I again wouldn't recommend due to I believe there are a good mixture of works out there that may be a bit more theologically faithful; however, I wouldn't write it off as "garbage". Maybe disagreement, or theologically light, but "garbage" seems a bit hars, maybe we disagree with that and that is okay. I ask that if I ever write something, say "I disagree strongly" because "garbage" may be a discouragement.

Joe Blackmon said...

Lionel

I agree. Garbage was the wrong word. The next time I review the work I won't call it garbage.

If you or another Christian wants to dig in that book to find something useful, it's your time to use as you wish. Knock yourself out.
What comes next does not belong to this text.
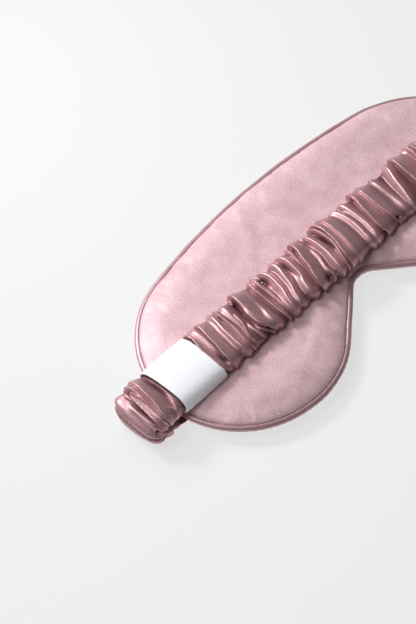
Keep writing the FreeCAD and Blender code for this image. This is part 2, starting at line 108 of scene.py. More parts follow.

Oh, FYI, slander is spoken. In print, it would be called libel. There are also very specific definitions, legally speaking, as to whether someone has committed libel. This blog post does not fit those definitions. If it did, people who call atheletes or actors names when those people perform badly would be guilty. We'd have no newspaper sports writers.

I hope you'll catch part II of my review of The Shack.

Anonymous said...

No you are right for the quote you provided, I question if this Mr. Young is embracing the biblical gospel! I am afraid that I am leaning towards the other. Though I have listened to him and his testimony is solid "but from the abundance of the heart, the fingers type".

I did want to poke at your garbage comment though.

Joe Blackmon said...

Lionel

Poke away my brother.

I'm glad you've got a sense of humor and can disagree without being disagreeable.